Some growers are buying water wherever they can. Water sales have ranged from $500 to already $900 per acre foot and the weather is still mild.

The water shortage is also impacting farmworkers. “There's already been a significant cutback in the labor force in our district because of the lower water supplies at the beginning of the season, over 500 year-round jobs” says Woolf. “The latest water restrictions caused even more workers to be laid off the first week of June.”

“This is an unfolding dilemma and a lot of growers are still trying to sort out what to do,” says Dan Errotabere, a former Westlands Water District chairman whose family farms near Riverdale, Calif. The Errotaberes farm almonds, tomatoes, cotton and garlic near Riverdale, Calif. “We need to try to survive the best way we can.”

This year, he fallowed 320 acres and decided not to plant lettuce, as usual, based on the earlier 45 percent allocation. Also, Errotabere completed his last wheat irrigation before rationing began. Meanwhile, his cantaloupes, tomatoes, onions and garlic will have to depend mostly on well water this year to save as much canal water as he can for his almonds. “Because of the salt levels, the well water isn't the best choice for the land,” he says. “But, we're in a desperate time.”

“It breaks my heart that farmers have invested thousands of dollars in permanent crops and then the water supply gets jerked out from under them,” says grower Mike Stearns, Firebaugh, Calif. “There will be some major financial losses on the West Side.”

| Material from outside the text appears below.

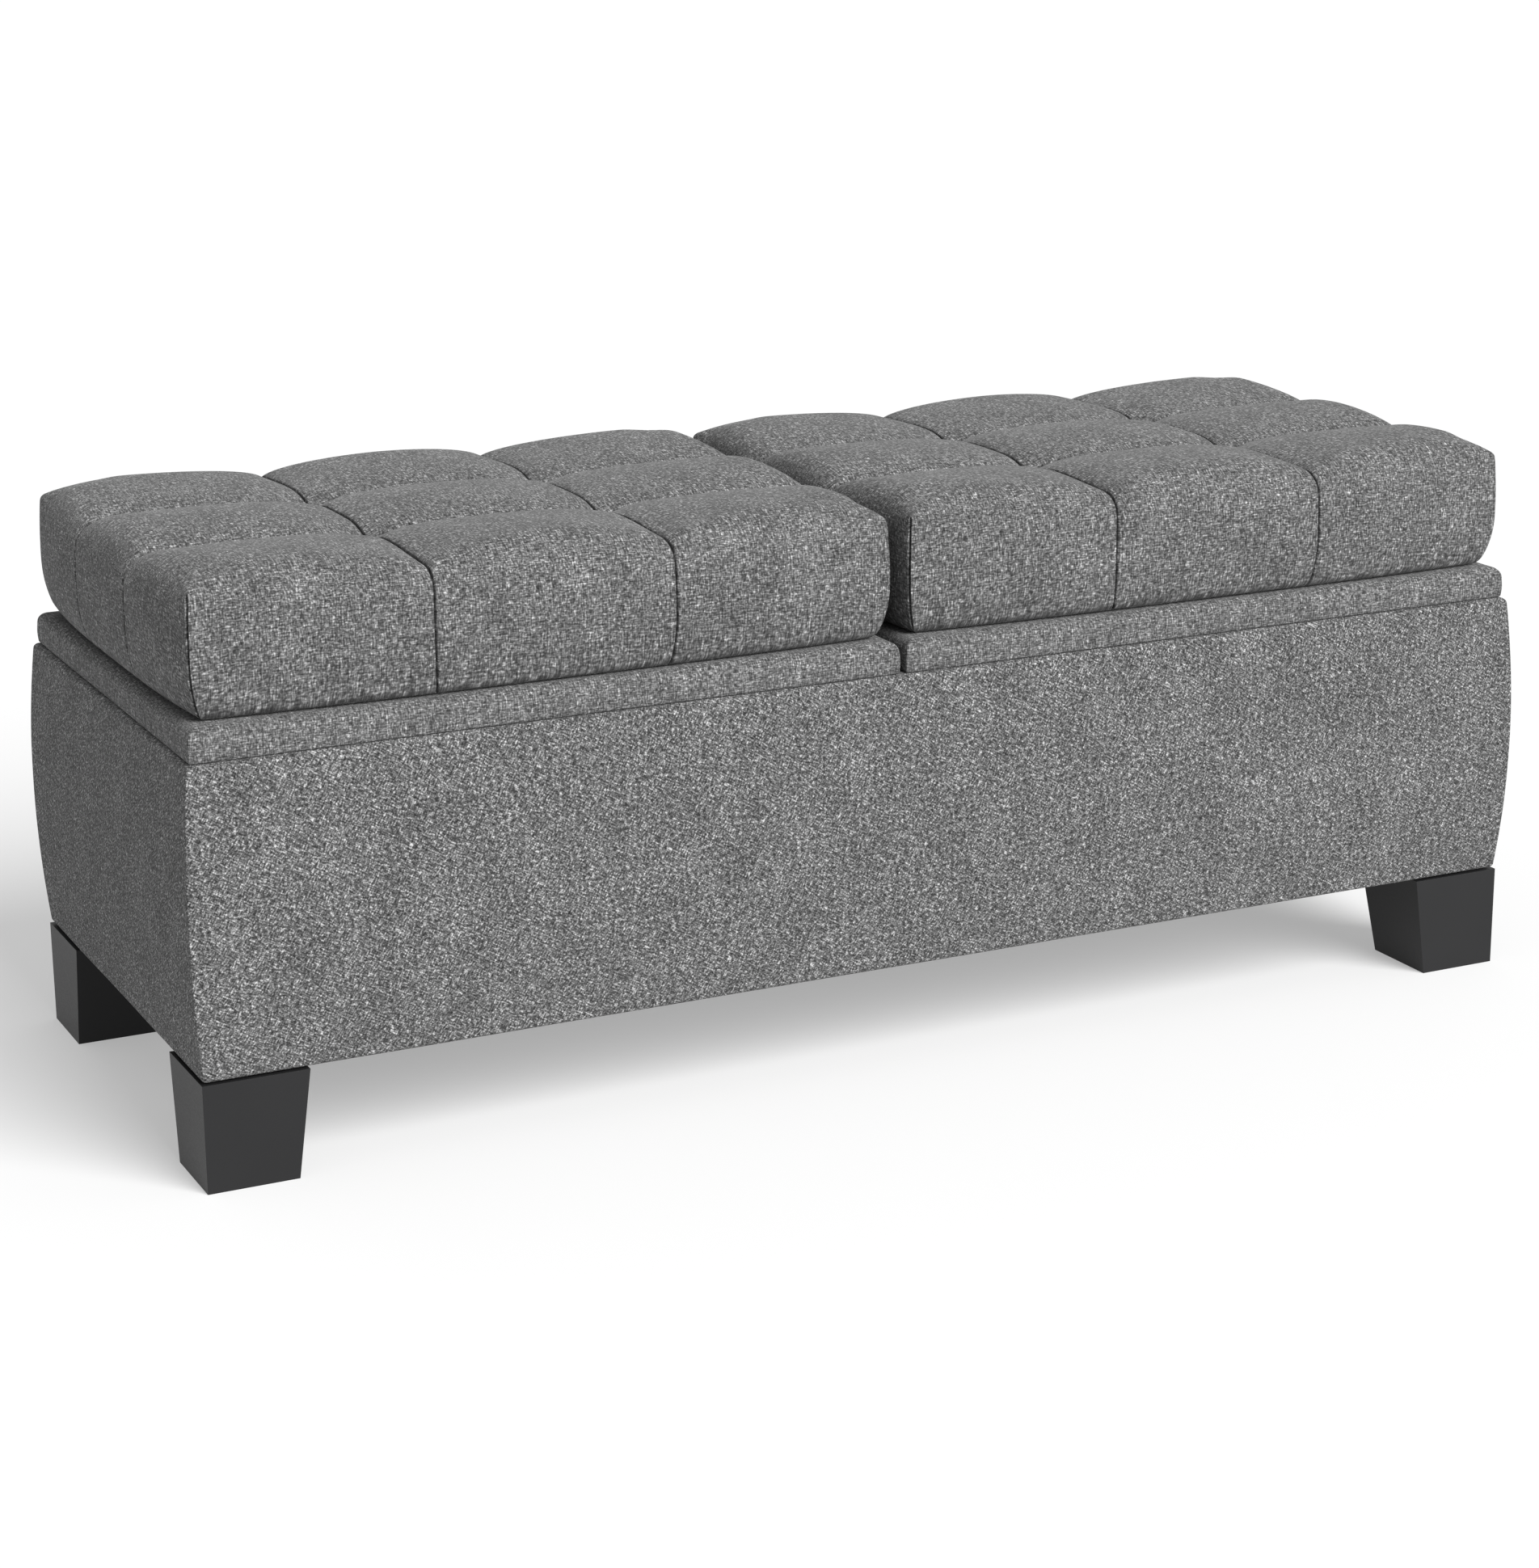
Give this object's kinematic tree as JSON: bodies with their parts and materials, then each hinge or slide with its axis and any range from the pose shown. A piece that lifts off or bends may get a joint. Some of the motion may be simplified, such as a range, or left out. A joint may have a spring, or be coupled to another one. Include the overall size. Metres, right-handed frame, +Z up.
{
  "type": "storage bench",
  "caption": "Upholstered storage bench: a padded box on square tapered feet, with side-by-side hinged lids that carry tufted cushions over separate compartments.",
  "frame": {"origin": "centre of the bench on the surface that the feet stand on", "axes": "+X along the length to the right end, -Y towards the front, +Z up; the lids hinge at the rear (+Y)"},
  "size_m": [1.2, 0.45, 0.482],
  "materials": {
    "particle_board": "matte",
    "softwood": "matte",
    "plywood": "matte",
    "grey_chenille": "matte",
    "grey_linen": "matte",
    "cushion_linen": "matte",
    "foam": "matte",
    "black_lining": "matte",
    "dust_cloth": "matte",
    "black_foot": "satin",
    "twine": "matte",
    "black_tube": "satin",
    "bright_rod": "polished",
    "black_bracket": "satin",
    "nickel_hinge": "satin",
    "steel_pin": "satin",
    "zinc_fastener": "satin"
  },
  "bodies": {
    "box": {"front_board": "particle_board", "rear_board": "particle_board", "left_end_board": "particle_board", "right_end_board": "particle_board", "base_board": "particle_board", "centre_divider": "particle_board", "corner_blocks": "softwood", "panel_screws": "zinc_fastener", "front_upholstery": "grey_chenille", "rear_upholstery": "grey_chenille", "left_end_upholstery": "grey_chenille", "right_end_upholstery": "grey_chenille", "left_compartment_lining": "black_lining", "right_compartment_lining": "black_lining", "dust_cover": "dust_cloth", "front_left_foot": "black_foot", "front_right_foot": "black_foot", "rear_left_foot": "black_foot", "rear_right_foot": "black_foot", "foot_bolts": "zinc_fastener", "foot_t_nuts": "zinc_fastener", "left_outer_hinge_box_leaf": "nickel_hinge", "left_inner_hinge_box_leaf": "nickel_hinge", "right_inner_hinge_box_leaf": "nickel_hinge", "right_outer_hinge_box_leaf": "nickel_hinge", "left_hinge_pins": "steel_pin", "right_hinge_pins": "steel_pin", "box_hardware_screws": "zinc_fastener", "left_strut_box_bracket": "black_bracket", "right_strut_box_bracket": "black_bracket"},
    "left_lid": {"left_lid_board": "particle_board", "left_lid_band": "grey_linen", "left_lid_liner": "black_lining", "left_cushion_base": "plywood", "left_cushion_foam": "foam", "left_cushion_cover": "cushion_linen", "left_tuft_ties": "twine", "left_outer_hinge_lid_leaf": "nickel_hinge", "left_inner_hinge_lid_leaf": "nickel_hinge", "left_lid_screws": "zinc_fastener", "left_cushion_screws": "zinc_fastener", "left_strut_lid_bracket": "black_bracket"},
    "right_lid": {"right_lid_board": "particle_board", "right_lid_band": "grey_linen", "right_lid_liner": "black_lining", "right_cushion_base": "plywood", "right_cushion_foam": "foam", "right_cushion_cover": "cushion_linen", "right_tuft_ties": "twine", "right_outer_hinge_lid_leaf": "nickel_hinge", "right_inner_hinge_lid_leaf": "nickel_hinge", "right_lid_screws": "zinc_fastener", "right_cushion_screws": "zinc_fastener", "right_strut_lid_bracket": "black_bracket"},
    "left_strut_tube": {"left_strut_tube": "black_tube"},
    "left_strut_rod": {"left_strut_rod": "bright_rod"},
    "right_strut_tube": {"right_strut_tube": "black_tube"},
    "right_strut_rod": {"right_strut_rod": "bright_rod"}
  },
  "joints": [
    {"name": "left_lid_hinge", "type": "hinge", "parent": "box", "child": "left_lid", "pos_m": [-0.2965, 0.216, 0.3342], "axis": [-1, 0, 0], "range_deg": [0, 85]},
    {"name": "left_strut_low", "type": "hinge", "parent": "box", "child": "left_strut_tube", "pos_m": [-0.55, 0.17, 0.16018], "axis": [-1, 0, 0], "range_deg": [0, 42.5]},
    {"name": "left_strut_high", "type": "hinge", "parent": "left_lid", "child": "left_strut_rod", "pos_m": [-0.55, 0.03655, 0.3202], "axis": [-1, 0, 0], "range_deg": [-42.5, 0]},
    {"name": "right_lid_hinge", "type": "hinge", "parent": "box", "child": "right_lid", "pos_m": [0.2965, 0.216, 0.3342], "axis": [-1, 0, 0], "range_deg": [0, 85]},
    {"name": "right_strut_low", "type": "hinge", "parent": "box", "child": "right_strut_tube", "pos_m": [0.55, 0.17, 0.16018], "axis": [-1, 0, 0], "range_deg": [0, 42.5]},
    {"name": "right_strut_high", "type": "hinge", "parent": "right_lid", "child": "right_strut_rod", "pos_m": [0.55, 0.03655, 0.3202], "axis": [-1, 0, 0], "range_deg": [-42.5, 0]}
  ],
  "couplings": [
    {"joint": "left_strut_low", "follows": "left_lid_hinge", "ratio": 0.5},
    {"joint": "left_strut_high", "follows": "left_lid_hinge", "ratio": -0.5},
    {"joint": "right_strut_low", "follows": "right_lid_hinge", "ratio": 0.5},
    {"joint": "right_strut_high", "follows": "right_lid_hinge", "ratio": -0.5}
  ]
}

Stearns, who is also chairman of the San Luis Delta Water Users Association, grows wine grapes, processing tomatoes and seedless watermelons in the Westlands and Panoche water districts. Over the last few years he's cut water consumption significantly by switching from conventional furrow and sprinkler irrigation to buried drip systems for his row crops and above ground drip for his wine grapes.

This year's water shortage has forced him to fallow about 25 percent of his land in the Panoche district to conserve water for his young wine grapes. Stearns reduced his cotton acreage 85 percent from last year and planted none of his usual garlic or processing onions. To help compensate, he planted some of his typical tomato and cotton acres to safflower this year. “I was able to pre-irrigate the safflower using water carried over from 2007,” he reports. “That's all the water the crop got.

Despite deficit irrigation this year and probably a minor decline in yield, most members of the Central California Almond Growers Association should not be affected too badly, says Mike Kelley, president and CEO of the association. For one thing, only about 10 percent of them are in the Westlands Water District. Most of the rest are in older water districts where water reductions won't be as severe because of older water rights.

“With such a tremendous investment in their acreages, the last thing they want is to be shorted on water,” he says. “So, prior to this season, our growers did a substantial amount of planning for a worst-case scenario. Because most of them have wells, they should be all right. At this point, we believe our members will weather the water situation. The only caveat is that this is a moving target that seems to change on a weekly and daily basis. If the drought continues, it could be a very bad situation everywhere.”

“Because we fallowed so much ground and planted safflower as an alternate crop, we'll make it through summer,” adds Stearns “But, unless we have an above-normal winter, next year looks very bleak.”